Scott Sturm, a Realtor with AMAX Real Estate, said the biggest result of the settlement is the level of clarity in the relationship between buyer and agent.

“I have friends and past clients, and if they want to look at a house, I can’t show it without having that agency relationship spelled out,” Sturm said. “That’s a bit of an overreach in the intent of what and how our practices should be.”

But Parker said the change is not a bad one, nor a big one.

“It’s probably more transparent with the changes,” he said.

The case
As previously reported by SBJ, in October 2023, an eight-person jury found NAR and its co-defendants liable in the case Burnett et al. v. National Association of Realtors et al., which covered Missouri markets, including Springfield.

In the case overseen by Presiding Judge Stephen R. Bough in the Western District of Missouri, a jury found NAR and co-defendants HomeServices of America and Keller Williams Realty were found liable for $1.8 billion in damages. The defendants had been accused of price-fixing and collusion by artificially boosting agent commissions.

The judge approved NAR’s $418 million settlement agreement in the case.

At issue, according to a Western District case summary, were allegations that NAR had anticompetitive rules requiring home sellers to pay commission to the home buyer’s broker and that the defendants enforce those rules through anticompetitive practices.

“Plaintiffs challenge rules in both the National Association of Realtors Handbook and Code of Ethics that allegedly require home sellers to make a blanket offer of compensation to any potential buyer’s broker as a condition of listing their home on the following multiple listing services,” the summary states.

The plaintiffs alleged violations of the Sherman Act, the Missouri Merchandising Practice Act and the Missouri Antitrust Law.

Transparency
Jeff Kester, CEO of the Greater Springfield Board of Realtors, said now the consumer knows from the beginning of the process the impact agent compensation may have on a sale, although the information is not permitted on the MLS.

“The whole system hasn’t necessarily changed, other than perhaps the ease of access of that information from one agent to another is not there,” he said.

Kester said that for decades, Missouri has had written buyer agreements in place to allow buyers and sellers to know what to expect when it comes to agent compensation.

“The only real difference for those of us in Missouri is the timing,” he said. “They may see that agreement earlier in the process than they may have been expecting or they might have experienced in the past.”

Kester said there is some irony to the fact that the case in question originated in Missouri, one of the few states that already had written agreements with buyers. He added that the Realtor Code of Ethics was penned in the Show Me State.

“If there were any negative perceptions about Missouri, we’ve got that to balance it out,” he said.

Kester said the transparency provided by the written agreement will benefit customers.
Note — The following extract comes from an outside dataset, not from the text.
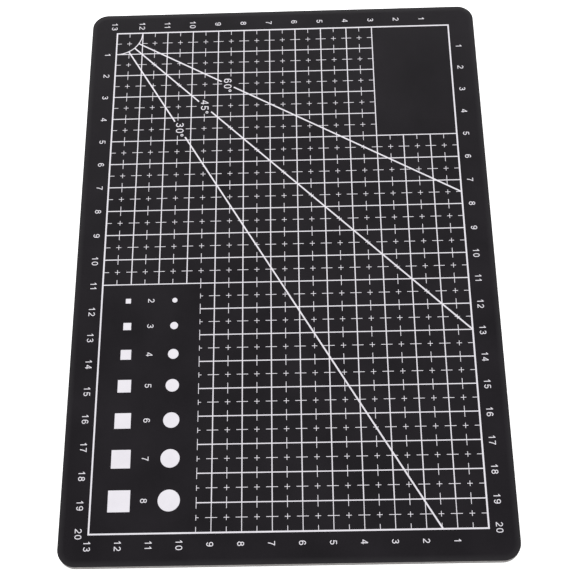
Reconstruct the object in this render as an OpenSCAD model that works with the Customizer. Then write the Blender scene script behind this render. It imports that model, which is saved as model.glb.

“It leads to much more openness and transparency in the process,” he said. “There’s not really more paperwork; there’s more of a timing difference than anything else.”

But Kester said Realtors are in the habit of being open.

“From my perspective, and it’s a biased response, Realtors always want to do the right thing for customers,” he said. “Everyone is working together and working through these changes for the benefit of consumers, and the benefit of an industry that contributes to 17% of our gross domestic product.”

That percentage is based on more than home sales, but on associated costs of relocating and furnishing homes, he said.

That’s a process he said his profession wants to do right.

“Our goals have always been, while building successful careers, to serve people the right way and to do the right thing,” he said.

No change in cost
As the case has unfolded, some media reports have touted potential savings for homebuyers. NBC News, for example, reported that with the settlement’s approval, a standard 6% commission, split between a seller’s broker and a buyer’s agent, would go away.

However, the commission was not automatic, according to Kester.

“Compensation for Realtors always has been, is now and always will be fully negotiable between the consumer and their Realtor,” he said.

“I would say that in 99.9% of cases, consumers have gotten their money’s worth and more for what they have paid in compensation to a Realtor who may be awake at 2 o’clock in the morning, working on their behalf.”

A buyer’s agent could ask for compensation in a home offer, in which case it is negotiated as part of the contract, or the buyer could pay it outright.

“Most buyers aren’t capable of paying it themselves,” he said. “If we offer it, we’ll attract more buyers, if we don’t need to be prepared to add that to the contract.” Sturm agreed.

“It’s not going to make a bit of difference on that,” he said. “The market is what drives prices.”

He added that he believes the industry welcomes the changes brought about by the settlement agreement.

“I think the media coverage has made it seem like these things that have been going on are bad practices,” he said. “In reality, at least in my market, I’ve never experienced those.”